Daverio: “Chiedere le motivazioni per l’impiego a termine è un errore”

"Il Dl dignità è la via sbagliata per la lotta al precariato", dichiara l'avvocato

Foto LaPresse - Vince Paolo Gerace
Di Laura Carcano

MILANO (LaPresse)“Chiedere alle aziende di tornare a fornire le motivazioni per l’impiego di lavoratori a termine a cui si vuole rinnovare il contratto crea complicazioni e disagi a livello organizzativo”. E’ l’avvocato giuslavorista Fabrizio Daverio a commentare il decreto dignità del ministro del Lavoro Di Maio. Toni critici i suoi, ma non catastrofisti.

Cosa pensa di questo primo provvedimento del governo Lega-M5S in tema di lavoro?

“Come esordio questo esecutivo colpisce il contratto a termine. Lo fa sotto la bandiera della lotta al precariato, che di per sé è condivisibile. Ma lascia perplessi il fatto che si colpisca il lavoro a termine. Il decreto dignità di fatto reintroduce la ‘causale’ usata in passato ed eliminata dalla riforma Renzi/Poletti del 2014. E’ un grave errore, perché il lavoro a termine non è precario, è l’anticamera della stabile occupazione. L’obiettivo di ridurre il precariato è di per sé lodevole, ma la strada scelta è sbagliata. L’esperienza storica ha dimostrato che le causali sono un grande ostacolo per le aziende e una fonte di contenziosi e di grovigli inestricabili, oltre a essere un’opzione obsoleta”.

Avvocato, lei cosa teme da questo intervento sul Jobs act? E’ una contro riforma, quella di Di Maio?

“Controriforma è un termine troppo forte. E’ in realtà un lieve arretramento. La normativa finora vigente dava ampia libertà sul lavoro a termine in un arco di 36 mesi.
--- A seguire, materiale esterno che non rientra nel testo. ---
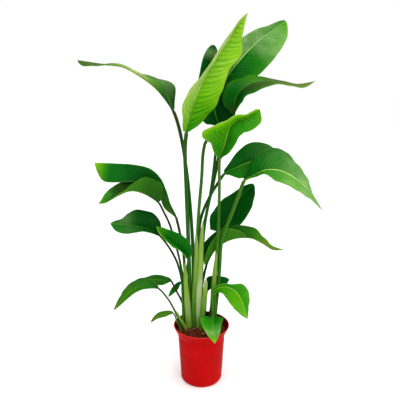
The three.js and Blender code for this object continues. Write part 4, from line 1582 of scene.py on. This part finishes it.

La riforma di Di Maio non toglie la libertà di lavoro a termine e non intacca questo strumento, ma la circoscrive al primo anno, con una riduzione consistente. Il nuovo governo auspica che con la riduzione dei tempi ci sia un passaggio accelerato al rapporto di lavoro a tempo indeterminato e stabile. Ma questo è difficile da prevedere, perché saranno scelte delle aziende”.

Che effetti prevedete?

“Lo strumento del contratto a termine resta ancora, con questa riforma, e quindi ci si augura che i contraccolpi sull’occupazione siano minimi”.
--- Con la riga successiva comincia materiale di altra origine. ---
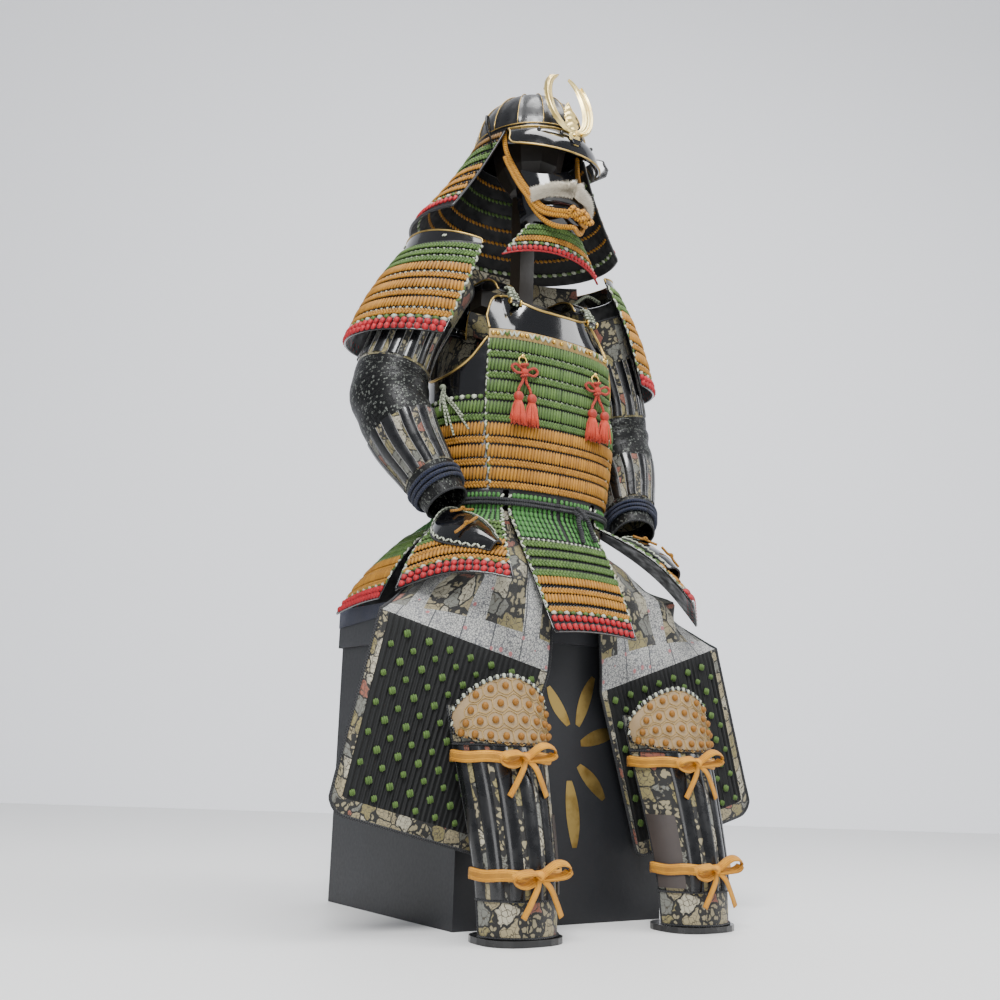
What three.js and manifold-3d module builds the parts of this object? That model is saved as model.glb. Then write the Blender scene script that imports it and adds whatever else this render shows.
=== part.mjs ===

I governi Renzi e Gentiloni hanno commesso errori nella attuazione del Jobs act?

“Può darsi, ma la gente in Italia vuole lo sviluppo. E i tecnicismi delle norme – ripeto – producono effetti secondari sullo sviluppo”.
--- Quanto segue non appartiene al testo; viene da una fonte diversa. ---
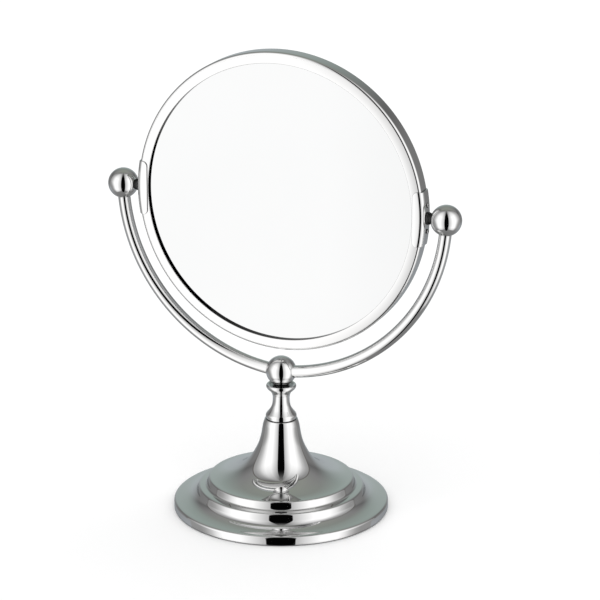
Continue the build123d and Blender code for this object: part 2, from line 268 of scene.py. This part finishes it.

Secondo lei per ridurre il precariato che strada va scelta?

“Gli spazi legislativi sono molto ridotti. L’unica ricetta per la stabilizzazione dei rapporti di lavoro è lo sviluppo economico e la diminuzione dei carichi fiscali e contributivi. Questo vale per qualsiasi governo, di qualsiasi colore. Sono le aziende in crescita che assumono”.

Le aziende sue clienti l’hanno chiamata in queste ore? Sono preoccupate?

“No. Nel Paese l’attesa per un governo inedito per più versi è diffusa. La prudenza, poi, impone di vedere il provvedimento legislativo nella sua interezza, il decreto dovrà essere convertito in Parlamento. Non è il caso di drammatizzare. Non è un cambiamento epocale”.